During the first round all the decklists were checked and some illegal decklists were discovered. Since all the problems were just clerical errors players in most cases received only a warning and we let them correct the mistakes. However we were quite strict at the deck controls and game loses were given. In my opinion, I would recommend further deck checks (for example before a second game), because players know, that we don't usually do deck checks after the first game so cheating is hard to discover and a penalty is not likely to occur.


With over 800 players, Deck checking at the Grand Prix was quite time consuming

The first day ran smoothly, the only thing that mattered was that the last round ended at midnight. So most judges got to their beds at 1:30 or even later. Being judge level 1, I could sleep one hour more, because side events started at 9 o'clock and that was pleasant.
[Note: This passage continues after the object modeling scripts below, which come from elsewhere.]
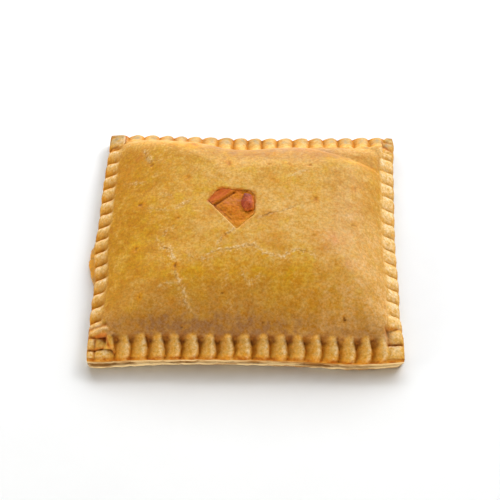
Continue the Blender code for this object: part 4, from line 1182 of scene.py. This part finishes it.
def buildCrust():
    bm = bmesh.new()
    level = bm.verts.layers.int.new("level")
    share = bm.verts.layers.float.new("share")
    turn = bm.verts.layers.float.new("turn")
    layOutCrust(bm, level)
    cutVent(bm)
    growCrust(bm, level, share, turn)
    levels = np.array([vert[level] for vert in bm.verts])
    shares = np.array([vert[share] for vert in bm.verts])
    keys = ("top", "wall", "vent", "ceiling")
    onTop, onWall, inVent, onCeiling = [levels == crust["levels"][key] for key in keys]
    # Every vert's place in the flat dough, then its place in space.
    p, q = np.array([vert.co[:2] for vert in bm.verts]).T
    relief, masks = crustRelief(p, q)
    tones = crustTones(p, q)
    nearest = fromNearest(p, q)
    cushioned, height, _ = cornerCushions(p, q)
    cushioned = cushioned * smoothStep(0.0, 1.0, nearest)
    top = topHeight(p, q) * (1 - cushioned) + height * cushioned + relief
    top = top - 0.12 * (1 - smoothStep(0.0, 0.5, nearest))
    floor = dough["baseThick"] + dough["gap"]
    seam = floor - crust["seamClose"] + edgeLift(p, q)
    ceiling = ceilingHeight(p, q)
    z = np.select(
        [onTop, onWall, inVent, onCeiling],
        [top, seam + (top - seam) * shares, top + (ceiling - top) * shares, ceiling],
        floor + 0.0 * p,
    )
    # The cut edge stands in and out in uneven layers.
    outward = crustWaver("edge", p + 7 * q, shares * 9.0 + 0.02 * q) - 0.22 * (1 - shares) ** 2
    outward = np.where(onWall, outward, 0.0)
    p = p + outward * np.sign(p) * (halfWidth - abs(p) < 0.02)
    q = q + outward * np.sign(q) * (halfDepth - abs(q) < 0.02)
    placeVerts(bm, *planPoint(p, q), z)
    values = {key: np.where(onTop, found, 0.0) for key, found in {**masks, **tones}.items()}
    underneath = np.where(levels >= crust["levels"]["ceiling"], 1.0, 0.0)
    values["cut"] = np.where(onWall, smoothStep(1.0, 0.75, shares), underneath)
    values["ventStain"] = np.where(inVent, 0.9, values["ventStain"])
    print("crust mesh has", len(bm.verts), "verts")
    finishPiece(bm, crust["name"], crustMaterial(), "top_sheet", values)


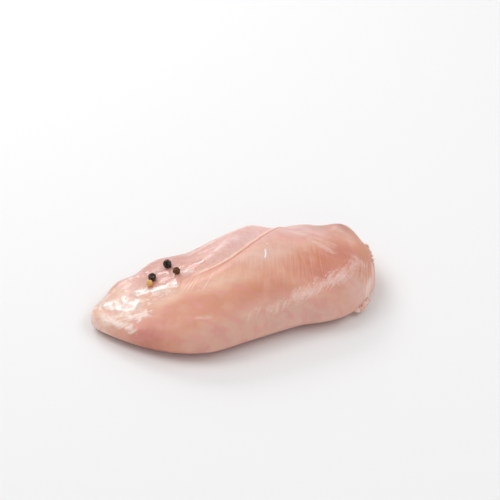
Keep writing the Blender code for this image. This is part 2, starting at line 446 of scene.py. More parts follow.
def flesh_masks(points):
    """Where each covering lies on the flesh, how far its seam and glints are, and how its fibres run."""
    x, y, z = points.T
    up_front = LEANING_PLANE[0] * y + LEANING_PLANE[1] * z
    near_side = ramp(y, *NEAR_SIDE_ACROSS)
    beyond = beyond_seam(x, y)
    film = ramp(beyond, *FILM_BEYOND_SEAM) * ramp(x, *FILM_BLUNT_END) * ramp(x, *FILM_TIP_END)
    pebbles = film * ramp(x, *PEBBLES_BLUNT_END) * ramp(x, *PEBBLES_TIP_END)
    gleam = np.max(
        [faded(x, y, line) * stroke(x, y, line, GLEAM_WIDTHS * width) for line, _, width in FOLDS], axis=0
    )
    wet = [
        np.full(len(x), WET_LEAST),
        film * (WET_ON_FILM + WETTER_ON_FILM * ramp(x, *WET_FILM)),
        WET_ON_TIP * ramp(x, *WET_TIP),
        WET_LOW * ramp(z, *WET_LOW_UP),
        gleam,
    ]
    from_meeting = (x - FIBRES_MEET[0], FIBRES_MEET[1] - y)
    return {
        "film": film,
        "cover": film * (COVER_LEAST + (1 - COVER_LEAST) * ramp(x, *COVER_THICKENS)),
        "pebbled": np.maximum(pebbles, GLEAM_PEBBLED * gleam),
        "band_and_highlight": strokes(x, up_front, BANDS) * near_side,
        "strands_and_highlight": strokes(x, up_front, STRANDS) * near_side,
        "rim_highlight": stroke(x, y, RIM_HIGHLIGHT, RIM_HIGHLIGHT_REACH),
        "streaks_and_highlights": strokes(x, y, STREAKS_AND_HIGHLIGHTS),
        "highlight_patches": strokes(x, y, HIGHLIGHT_PATCHES),
        "end": ramp(x, *BLUNT_END) * ramp(y, *BLUNT_END_ACROSS) * ramp(z, *BLUNT_END_UP),
        "face": oval(x, y, *FACE) * ramp(beyond, *FACE_BEYOND_SEAM),
        "wet": np.max(wet, axis=0),
        "seam_mm": beyond + uneven(points, "seam"),
        "seam_shows": ramp(x, *SEAM_TIP_END) * ramp(x, *SEAM_BLUNT_END),
        "hairs": oval(x, y, *HAIRS) * ramp(beyond, *HAIRS_BEYOND_SEAM),
        "glint_mm": np.min([from_line(x, y, line) for line in GLINTS], axis=0),
        "across_mm": FIBRE_REACH * np.arctan2(*from_meeting),
        "along_mm": np.hypot(*from_meeting),
    }


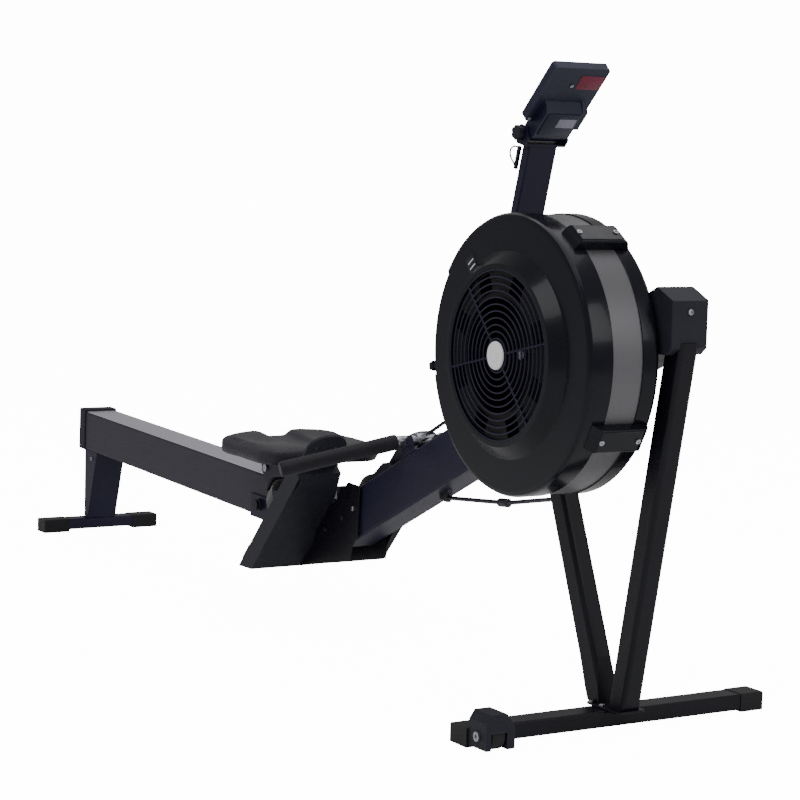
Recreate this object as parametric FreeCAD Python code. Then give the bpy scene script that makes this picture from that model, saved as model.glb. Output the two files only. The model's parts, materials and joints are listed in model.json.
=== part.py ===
import FreeCAD, Part
import math
import os

# Air rowing machine. Millimetres. +X runs from the seat end to the flywheel end, +Y is the
# rower's left and +Z is up. Heights are drawn from a datum 9 mm below the floor, and every
# node is lowered by that much at the end, so the finished origin is on the floor, midway
# along the machine.

V = FreeCAD.Vector

# Driving dimensions
machine_length = 2332.0
datum_depth = 9.0
foot_width = 610.0
beam_slope = 25.8
beam_width = 69.0
beam_depth = 92.0
beam_wall = 3.0
rail_slope = -1.72
rail_width = 78.0
rail_depth = 93.0
rail_wall = 2.5
rail_length = 1256.0
axle_x = 914.0
axle_z = 625.0
cage_radius = 233.0
cage_back_y = -37.0
clip_angles = (56.0, 139.6, 204.0, 331.5)
lever_angle = 189.5
sprocket_teeth = 14
chain_pitch = 6.35
pull_slope = 21.0
board_slope = 47.6
board_length = 322.0
seat_x = -110.0
arm_lean = 15.7
screen_slope = 44.7

# Places worked out from the driving dimensions
end_x = machine_length / 2
beam_start = V(204, 0, 303)
rail_start = V(-1137.8, 0, 302.85)
beam_half = beam_width / 2
rail_half = rail_width / 2
sprocket_radius = chain_pitch / (2 * math.sin(math.pi / sprocket_teeth))
arm_pivot = V(620, 0, 573)
tilt_pivot = V(735, 0, 990)
front_foot_x = 1000.0
rear_foot_x = -1142.0
bar_centre = V(360, 0, 410)
grip_end = V(301, 250, 361)
board_heel = V(-72, 0, 108)
os.makedirs("parts", exist_ok=True)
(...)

The Top 64 players got to the next day. You can check the results out on The Sideboard. Unfortunately I can't give you any further information about the second day, because I was doing the side events. Initially, it looked like that it would be an ordinary day at the side events. However, one young man wanted to pass exams for level 1 and Thomas told me to show him how to run a booster draft. After that I realized that we miss such a thing in the Czech Republic. The point is that we don't have more than one judge at an event in most cases. An average tournament in the Czech Republic has no more than 80 players, so it is enough to have only one judge at the site. It is a disadvantage, I would say, because you can't discuss your decisions with anybody and you can't learn anything new from the rules.

I had to leave at about six o'clock in the evening. I was just about to leave when this situation occurred: It was a semifinal match - standard at a side event. One player found out, that his opponent had only 59 cards in his deck - an ordinary thing. The player realized it during shuffling the opponent's deck. Usually, the other player finds the missing card in the sideboard or somewhere else and has to admit his or her fault. However, the other player had no idea where it could be. What was really strange was that, that the first player had one black sleeve beside his sideboard - but he used blue sleeves for his deck and his sideboard! And guess what color of sleeves used the opponent - black. I discussed the situation with a senior judge and he told me that he knew the German player (who shuffled the opponent's deck) and that he might be cheating. So, he might have intentionally hidden the card somewhere, but no proof was available. I knew I would have to give a game loss to the other player in the end, but I decided to put pressure on both players to see how would they react to my questions. So I had a talk with them separately and it seemed to me, that the shuffling player did hide the card. Nevertheless, I had to issue a game loss to the other player. Even though the player received a game loss, he managed to win the match...

Well, that was Grand Prix Heidelberg in the view of a judge from Prague. I should also add, that some judges level 1 passed tests for level 2 and I was among them :-). I would say, that Heidelberg was a real success and I'm glad that I went there.